Typically, these resources are shared between multiple ports, so if your process could do either of these directly, it would be able to interfere with any other process that might be using other ports. Therefore, an intermediary is required that will make sure it only performs actions that won't cause problems with other parts of the system. The device driver is such an intermediary.

But rather, you should create a device driver that is allowed to communicate with the serial port, and then your application will communicate with the device driver.

This is not usually necessary. Operating systems are supplied with serial port drivers, so you don't need to create one yourself. In general, user applications should never need to supply device drivers: device drivers are a system function that are associated with the hardware they run on, not the applications that want to use it. This relates to the "abstraction layer" purpose: there are multiple types of serial port, and the device driver knows in detail how to talk to the actual type that your computer has installed. Your application only needs to know how to talk to the device driver, and your operating system provides a standard interface that allows that without needing to know which exact driver is in use.

Now my question is: when the device driver is sending data to the serial port, does it send the data directly to the serial port, or does the serial port itself have a device driver, and to send data to the serial port, your device driver have to send data to the device driver for the serial port.
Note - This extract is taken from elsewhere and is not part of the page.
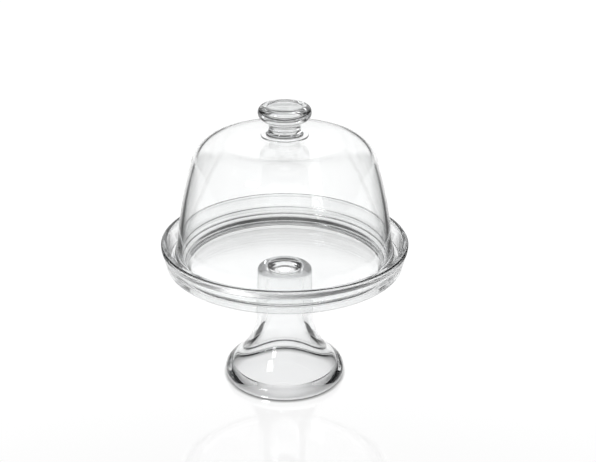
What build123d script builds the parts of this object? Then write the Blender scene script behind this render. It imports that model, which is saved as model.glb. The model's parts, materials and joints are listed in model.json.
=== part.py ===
from build123d import *

import math
import os

# Footed glass cheese dome. A bell with a bonded knob stands on the ledge of a deep-rimmed
# plate, and the plate stands loose on a hollow, trumpet-shaped pedestal. Every piece is turned
# about +Z. The origin is the centre of the ring that stands on the table. Sizes are millimetres.

# Levels above the table
NECK_TOP = 116.0
FLOOR_TOP = 120.0
LEDGE_TOP = 132.0
RIM_TOP = 150.0
CROWN_TOP = 254.2
KNOB_TOP = 283.0

# Pedestal, outside
FOOT_RADIUS = 60.8
FOOT_EDGE = 4.5
FLARE_LEVEL = 70.0
FLARE_BEND = 72.0
FLARE_RADIUS = 28.2
NECK_RADIUS = 26.8
NECK_LIP_ROUND = 3.5

# Pedestal, inside
BORE_RADIUS = 17.5
MOUTH_RADIUS = 52.5
CEILING_RADIUS = 51.5
CEILING_LEVEL = 12.5
BORE_LEVEL = 75.0
MOUTH_ROUND = 1.8

# Plate
RIM_RADIUS = 120.0
RIM_THICKNESS = 6.0
LIP_BAND = 4.5
WAIST_RADIUS = 118.0
WAIST_LEVEL = 139.5
WALL_FOOT_RADIUS = 115.6
WALL_FOOT_LEVEL = 126.8
LEDGE_RADIUS = 111.5
WELL_RADIUS = 97.0
FLOOR_RADIUS = 95.5
BASE_RADIUS = 96.0
BOSS_RADIUS = 16.5
BOSS_DEPTH = 4.5
DISH_RADIUS = 12.0
DISH_DEPTH = 3.5
CREASE_ROUND = 2.4

# Dome
LIP_RADIUS = 107.0
LIP_HEIGHT = 8.0
LIP_ROUND = 2.2
LIP_EDGE_ROUND = 1.0
BELL_RADIUS = 104.8
BELL_GLASS = 4.0
WALL_TILT = 4.2
WALL_BEND = 410.0
SHOULDER_BEND = 30.8
CROWN_BEND = 800.0
PAD_RADIUS = 22.5
PAD_RISE = 0.8
PAD_ROUND = 0.5

# Knob and the adhesive film under it
FILM = 0.3
FILM_MARGIN = 0.4
KNOB_BASE = 17.8
KNOB_WAIST = 14.9
KNOB_HEAD = 25.2
WAIST_BEND = 7.6
WAIST_RISE = 6.2
HEAD_ROUND = 6.5
KNOB_DISH = 16.4
KNOB_DISH_DEPTH = 5.2
KNOB_DISH_WALL = 2.0
KNOB_DISH_ROUND = 1.6


def polar(centre, radius, angle):
    """The point at a radius and an angle, in degrees above horizontal, from a centre."""
    turn = math.radians(angle)
    return (centre[0] + radius * math.cos(turn), centre[1] + radius * math.sin(turn))


def heading(start, end):
    """The angle, in degrees above horizontal, of the way from one point to another."""
    return math.degrees(math.atan2(end[1] - start[1], end[0] - start[0]))


def meeting(first, first_reach, second, second_reach):
    """The outer of the two points at given reaches from two centres."""
    gap = math.dist(first, second)
    shift = (first_reach**2 - second_reach**2 + gap**2) / (2 * gap)
    rise = math.sqrt(first_reach**2 - shift**2)
    way = heading(first, second)
    middle = polar(first, shift, way)
    return max(polar(middle, rise, way + 90), polar(middle, rise, way - 90))


def sweep_arc(centre, radius, start, end):
    """An arc about a centre from one angle to another, in degrees."""
    return CenterArc(centre, radius, start, end - start)


def corners_at(sketch, radius, level):
    """The sketch's corner at a radius and a level."""
    return [v for v in sketch.vertices() if math.dist((v.X, v.Y), (radius, level)) < 0.1]


# --- Pedestal: foot ring, flared skirt, hollow neck ---

flare_centre = (FLARE_RADIUS + FLARE_BEND, FLARE_LEVEL)
# The shoulder's arc keeps to the foot's radius and meets the flare's arc tangentially.
reach = flare_centre[0] - FOOT_RADIUS
rise = FLARE_LEVEL - FOOT_EDGE
shoulder = (reach**2 + rise**2 - FLARE_BEND**2) / (2 * (FLARE_BEND - reach))
shoulder_centre = (FOOT_RADIUS - shoulder, FOOT_EDGE)
shoulder_turn = heading(shoulder_centre, flare_centre)

# The hollow's ceiling is an arc that leaves the bore tangentially.
drop = BORE_LEVEL - CEILING_LEVEL
spread = CEILING_RADIUS - BORE_RADIUS
ceiling_bend = (spread**2 + drop**2) / (2 * spread)
ceiling_centre = (BORE_RADIUS + ceiling_bend, BORE_LEVEL)
ceiling_turn = heading(ceiling_centre, (CEILING_RADIUS, CEILING_LEVEL)) + 360

with BuildPart() as pedestal:
    with BuildSketch(Plane.XZ) as pedestal_section:
        with BuildLine():
            sweep_arc((FOOT_RADIUS - FOOT_EDGE, FOOT_EDGE), FOOT_EDGE, -90, 0)
            sweep_arc(shoulder_centre, shoulder, 0, shoulder_turn)
            sweep_arc(flare_centre, FLARE_BEND, shoulder_turn + 180, 180)
            Polyline(
                (FLARE_RADIUS, FLARE_LEVEL),
                (NECK_RADIUS, NECK_TOP),
                (BORE_RADIUS, NECK_TOP),
                (BORE_RADIUS, BORE_LEVEL),
            )
            sweep_arc(ceiling_centre, ceiling_bend, 180, ceiling_turn)
            Polyline(
                (CEILING_RADIUS, CEILING_LEVEL),
                (MOUTH_RADIUS, 0),
                (FOOT_RADIUS - FOOT_EDGE, 0),
            )
        make_face()
        fillet(corners_at(pedestal_section, NECK_RADIUS, NECK_TOP), NECK_LIP_ROUND)
        fillet(corners_at(pedestal_section, BORE_RADIUS, NECK_TOP), NECK_LIP_ROUND)
        fillet(corners_at(pedestal_section, MOUTH_RADIUS, 0), MOUTH_ROUND)
    revolve(axis=Axis.Z)
pedestal.part.label = "pedestal"


# --- Plate: well, ledge for the bell, flared rim, boss that drops into the neck ---

# Each corner of the outline, with the radius that rounds it.
boss_foot = NECK_TOP - BOSS_DEPTH
plate_outline = [
    ((0, FLOOR_TOP), None),
    ((FLOOR_RADIUS, FLOOR_TOP), 4.0),
    ((WELL_RADIUS, LEDGE_TOP), 2.0),
    ((LEDGE_RADIUS, LEDGE_TOP), 2.5),
    ((RIM_RADIUS - RIM_THICKNESS, RIM_TOP), CREASE_ROUND),
    ((RIM_RADIUS, RIM_TOP), CREASE_ROUND),
    ((RIM_RADIUS, RIM_TOP - LIP_BAND), 10.0),
    ((WAIST_RADIUS, WAIST_LEVEL), 12.0),
    ((WALL_FOOT_RADIUS, WALL_FOOT_LEVEL), 3.5),
    ((BASE_RADIUS, NECK_TOP), 6.0),
    ((BOSS_RADIUS, NECK_TOP), 0.8),
    ((BOSS_RADIUS, boss_foot), 1.8),
    ((DISH_RADIUS, boss_foot), 1.8),
    ((DISH_RADIUS, boss_foot + DISH_DEPTH), 2.5),
    ((0, boss_foot + DISH_DEPTH), None),
]
plate_corners = [corner for corner, _ in plate_outline]
plate_rounds = [round_ for _, round_ in plate_outline if round_]

with BuildPart() as plate:
    with BuildSketch(Plane.XZ):
        with BuildLine():
            FilletPolyline(*plate_corners, radius=plate_rounds)
            Line(plate_corners[-1], plate_corners[0])
        make_face()
    revolve(axis=Axis.Z)
plate.part.label = "plate"


# --- Dome: thick lip, bowed wall, shoulder and nearly flat crown with a pad for the knob ---

lip_top = LEDGE_TOP + LIP_HEIGHT
wall_centre = polar((BELL_RADIUS, lip_top), WALL_BEND, 180 + WALL_TILT)
crown_centre = (0, CROWN_TOP - CROWN_BEND)
bell_centre = meeting(
    wall_centre, WALL_BEND - SHOULDER_BEND, crown_centre, CROWN_BEND - SHOULDER_BEND
)
wall_turn = heading(wall_centre, bell_centre)
crown_turn = heading(crown_centre, bell_centre)
pad_top = CROWN_TOP + PAD_RISE
inner_foot = polar(wall_centre, WALL_BEND - BELL_GLASS, WALL_TILT)


def bell_arcs(inset):
    """The wall, shoulder and crown arcs at a depth below the bell's outer surface."""
    sweep_arc(wall_centre, WALL_BEND - inset, WALL_TILT, wall_turn)
    sweep_arc(bell_centre, SHOULDER_BEND - inset, wall_turn, crown_turn)
    sweep_arc(crown_centre, CROWN_BEND - inset, crown_turn, 90)


with BuildPart() as dome:
    with BuildSketch(Plane.XZ) as dome_section:
        with BuildLine():
            bell_arcs(0)
            bell_arcs(BELL_GLASS)
            Line((0, CROWN_TOP - BELL_GLASS), (0, CROWN_TOP))
            Polyline(
                (BELL_RADIUS, lip_top),
                (LIP_RADIUS, lip_top),
                (LIP_RADIUS, LEDGE_TOP),
                (inner_foot[0], LEDGE_TOP),
                inner_foot,
            )
        make_face()
        fillet(corners_at(dome_section, LIP_RADIUS, lip_top), LIP_ROUND)
        fillet(corners_at(dome_section, LIP_RADIUS, LEDGE_TOP), LIP_ROUND)
        fillet(corners_at(dome_section, inner_foot[0], LEDGE_TOP), LIP_EDGE_ROUND)
    revolve(axis=Axis.Z)
    with BuildSketch(Plane.XY.offset(CROWN_TOP - BELL_GLASS / 2)):
        Circle(PAD_RADIUS)
    extrude(amount=pad_top - CROWN_TOP + BELL_GLASS / 2)
    fillet(dome.edges().filter_by(GeomType.CIRCLE).sort_by(Axis.Z)[-1], PAD_ROUND)
dome.part.label = "dome"


# --- Knob bond: the clear film of adhesive between the pad and the knob ---

with BuildPart() as knob_bond:
    with BuildSketch(Plane.XY.offset(pad_top)):
        Circle(KNOB_BASE - FILM_MARGIN)
    extrude(amount=FILM)
knob_bond.part.label = "knob_bond"


# --- Knob: waisted base and a wide rounded head with a dished top ---

knob_base = pad_top + FILM
head_level = KNOB_TOP - HEAD_ROUND
waist_centre = (KNOB_WAIST + WAIST_BEND, knob_base + WAIST_RISE)
base_edge_angle = 180 + math.degrees(math.acos((waist_centre[0] - KNOB_BASE) / WAIST_BEND))
# The underside of the head is an arc that meets the waist's arc tangentially.
over = waist_centre[0] - KNOB_HEAD
up = head_level - waist_centre[1]
under_round = (over**2 + up**2 - WAIST_BEND**2) / (2 * (WAIST_BEND - over))
under_centre = (KNOB_HEAD - under_round, head_level)
under_turn = heading(under_centre, waist_centre)
crest = (KNOB_HEAD - HEAD_ROUND, head_level)
# The bottom of the dish is a shallow bowl, round about the axis.
bowl = KNOB_DISH_DEPTH - KNOB_DISH_WALL
dish_bend = (KNOB_DISH**2 + bowl**2) / (2 * bowl)
dish_centre = (0, KNOB_TOP - KNOB_DISH_DEPTH + dish_bend)
dish_turn = heading(dish_centre, (KNOB_DISH, KNOB_TOP - KNOB_DISH_WALL))

with BuildPart() as knob:
    with BuildSketch(Plane.XZ) as knob_section:
        with BuildLine():
            sweep_arc(waist_centre, WAIST_BEND, base_edge_angle, 180 + under_turn)
            sweep_arc(under_centre, under_round, under_turn, 0)
            sweep_arc(crest, HEAD_ROUND, 0, 90)
            Polyline(
                (crest[0], KNOB_TOP),
                (KNOB_DISH, KNOB_TOP),
                (KNOB_DISH, KNOB_TOP - KNOB_DISH_WALL),
            )
            sweep_arc(dish_centre, dish_bend, dish_turn, -90)
            Polyline(
                (0, KNOB_TOP - KNOB_DISH_DEPTH),
                (0, knob_base),
                (KNOB_BASE, knob_base),
                polar(waist_centre, WAIST_BEND, base_edge_angle),
            )
        make_face()
        fillet(corners_at(knob_section, KNOB_DISH, KNOB_TOP), KNOB_DISH_ROUND)
    revolve(axis=Axis.Z)
knob.part.label = "knob"


os.makedirs("parts", exist_ok=True)
for piece in (pedestal, plate, dome, knob_bond, knob):
    export_step(piece.part, f"parts/{piece.part.label}.step")
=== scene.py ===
import json
import math

import bmesh
import bpy
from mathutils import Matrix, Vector, noise

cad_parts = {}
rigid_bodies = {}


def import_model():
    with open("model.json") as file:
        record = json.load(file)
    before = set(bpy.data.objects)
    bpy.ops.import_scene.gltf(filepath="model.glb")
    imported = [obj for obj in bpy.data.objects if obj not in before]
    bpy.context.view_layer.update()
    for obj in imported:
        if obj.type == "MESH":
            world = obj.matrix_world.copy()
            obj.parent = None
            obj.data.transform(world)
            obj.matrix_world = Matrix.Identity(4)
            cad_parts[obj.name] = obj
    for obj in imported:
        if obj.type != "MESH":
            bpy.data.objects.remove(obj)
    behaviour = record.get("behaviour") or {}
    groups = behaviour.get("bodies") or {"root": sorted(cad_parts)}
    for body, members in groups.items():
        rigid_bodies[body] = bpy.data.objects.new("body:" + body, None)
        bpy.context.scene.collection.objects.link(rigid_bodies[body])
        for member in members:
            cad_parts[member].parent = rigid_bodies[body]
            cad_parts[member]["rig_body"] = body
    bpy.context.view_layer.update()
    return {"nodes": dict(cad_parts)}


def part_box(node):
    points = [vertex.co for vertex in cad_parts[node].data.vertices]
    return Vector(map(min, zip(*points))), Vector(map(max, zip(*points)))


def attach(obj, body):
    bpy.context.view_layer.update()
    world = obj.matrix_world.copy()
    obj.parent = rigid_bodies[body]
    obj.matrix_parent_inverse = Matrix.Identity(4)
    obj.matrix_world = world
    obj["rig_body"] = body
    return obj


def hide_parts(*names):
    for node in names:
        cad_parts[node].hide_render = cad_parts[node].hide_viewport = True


# Footed glass cheese dome. Metres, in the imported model's frame: +Z up, origin on the table.

for stray in list(bpy.data.objects):
    bpy.data.objects.remove(stray)
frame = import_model()
scene = bpy.context.scene

MM = 0.001
WHITE = (1, 1, 1, 1)

# Camera: a long lens looking down on the stand from its front.
LENS = 61.0
SENSOR = 36.0
CAMERA_BACK = 0.900
CAMERA_UP = 0.5492
CAMERA_DIP = 23.59
FRAME_SHIFT = 0.0223
CAMERA_REACH = 100

# Turned pieces: columns round the axis, and the largest turn and run of one outline step.
COLUMNS = 264
TURN_STEP = math.radians(3)
RUN_STEP = 6 * MM

# A point that turns less lies on a straight stretch; an edge that turns more stays sharp.
FLAT_TURN = math.radians(0.05)
CREASE = math.radians(30)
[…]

This isn't usually necessary. You only need one device driver in order to achieve both purposes:

  • The device driver is installed with the system so it can vary depending on what hardware is available, providing abstraction
  • The device driver is part of the operating system, and is trusted by the kernel not to allow applications to interfere with each others' operations

That said, there is one case that is similar to the situation you describe, where you may want to have an application-specific device driver which sends data to the hardware-specific device driver. That is if you have a device that you connect to the computer via a serial port, but which you want the application to logically consider as separate to the serial port -- perhaps because you may want to be able to produce a range of devices that have the same behaviour, but maybe there's a serial port version, a USB version, a parallel port version, etc. In that case, it may be worth creating a second driver that provides a second abstraction layer (in this case abstracting the details of how the external device is connected rather than how the port it is connected to works). One example of this (now somewhat relegated to history, thankfully) is the way you used to be able to get mice that connected via serial ports. These would have a driver that implemented the standard mouse protocols and which talked to the serial port driver to actually communicate.